Sama seperti pertambahan/pengurangan pelacuran, pertambahan/pengurangan lagu tak bermutu TIDAK menjamin kemajuan bathin masyarakat. Lalu apakah suatu produk bermanfaat atau tidak, itu tergantung kita menyikapinya, dan saya sudah memberikan contoh bagaimana pelacuran bisa bermanfaat.
Budaya hanyalah mencakup aspek tata-cara pernikahan. Bukan dalam aspek fungsi pernikahannya. Orang-orang suku primitif pun mengenal adanya pernikahan. Tujuannya untuk mengesahkan hubungan sepasang kekasih. Hubungannya tidak bisa diganggu-gugat, keduanya terikat hak dan tanggung-jawab, dan konsekuen dengan kesepakatannya ini. Ini jelas menunjukkan bahwa selaras dengan ajaran Sang Buddha. Pernikahan itu wujud kebahagiaan tertinggi di duniawi (Digha Nikaya).
Betulkah hanya tata-cara pernikahannya? Betulkah menurut anda aspek fungsinya tetap sama?
Saya kasih contoh sederhana. Apakah perkawinan dalam masyarakat India kuno yang mengenal Kasta sama dengan kita sekarang? Apakah aspek fungsi pernikahan kakak-beradik, asal mula suku Sakya, sama seperti dalam masyarakat sekarang? Kalau anda masih bilang sama, coba research tentang nikah mut'ah.
Yang jelas, Sang Buddha pernah menyatakan bahwa mengasingkan diri dari keramaian duniawi adalah pertapaan yang tinggi. Hidup setia pada pasangan yang sah adalah pertapaan yang tinggi pula.
Ini yang saya cari. Dulu saya baca dari Samaggi-phala, ayatnya ada di Anguttara Nikaya IV,55. Tetapi ternyata tidak ada dikatakan tentang setia pada satu pasangan adalah pertapaan juga. Bisa bantu saya?
Lalu bila saya hidup setia dengan seorang wanita secara kumpul kebo, apakah itu pertapaan yang tinggi juga? Manusia itu hidup secara norma masyarakat juga, bro.

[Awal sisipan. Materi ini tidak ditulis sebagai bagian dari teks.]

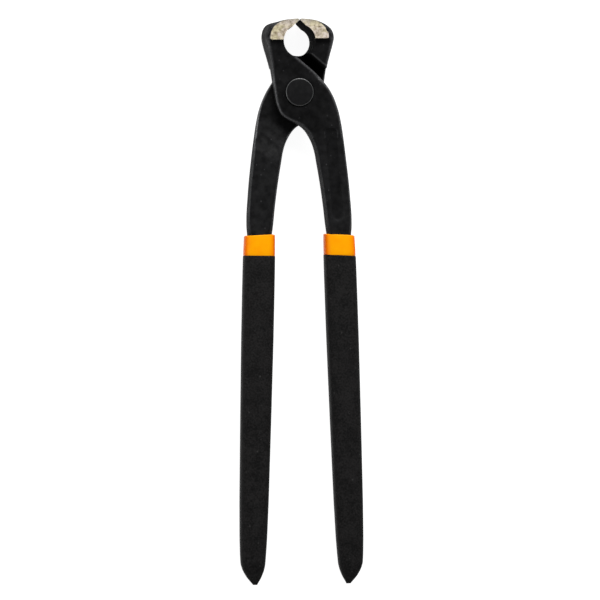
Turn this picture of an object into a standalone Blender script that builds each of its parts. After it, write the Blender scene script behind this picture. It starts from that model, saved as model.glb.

Betul, maka saya bilang umat Buddha harus mematuhi norma yang berlaku dan hukum negara, walaupun dalam dhamma tidak dikatakan bertentangan. Dan ya, "kumpul kebo" yang setia pada satu pasangan adalah satu bentuk pertapaan juga (walaupun tidak sesuai dilakukan di negara yang tidak melegalkannya, seperti Indonesia).
Memang benar orang yang menikah itu juga dilandasi modus untuk mencari sarana penyaluran seks yang legal, atau Anda sebut itu dengan munafik.
Yang saya sebut munafik adalah mengutuk para pelacur sementara menikmati keindahan pelacur; bathinnya terusik oleh pelacur, tapi mengaku suci. Tidak ada yang munafik dalam memuaskan hasrat secara benar dengan istri.
Tapi itulah yang disahkan secara norma. Bisa Anda bayangkan kalau semua Umat Buddha menganggap bahwa berhubungan intim dengan wanita pelacur itu tidak bertentangan dengan sila ke-3? Hmm... Kalau saya punya pikiran seperti itu, saya mungkin sudah mennderitas penyakit AIDS.
Lagi-lagi anda menyalahkan objek luar.
Baiklah, kalau berhadapan dengan bayi yang harus disuapi dogma-dogma tentang sila, saya tidak akan menjawab.
Kalau berhadapan dengan orang yang berusaha dewasa dan mengerti tentang dhamma, saya akan menjawab dengan jujur bahwa itu tidak bertentangan dengan sila ke tiga.
Anda mungkin sudah kena AIDS? Saya telah menggenggam pelacur tidak bersalah lebih dari 10 tahun. Begitu pula sejak belajar Dhamma, (dalam kondisi tertentu) saya melihat tetap tidak melanggar sila ke tiga. Ironisnya, saya tidak pernah menggunakan jasa pelacur sama sekali. Jadi saya atau anda yang ngaco? Atau jika anda terkena AIDS, anda mau melemparkan kesalahan pada sila ke tiga-nya?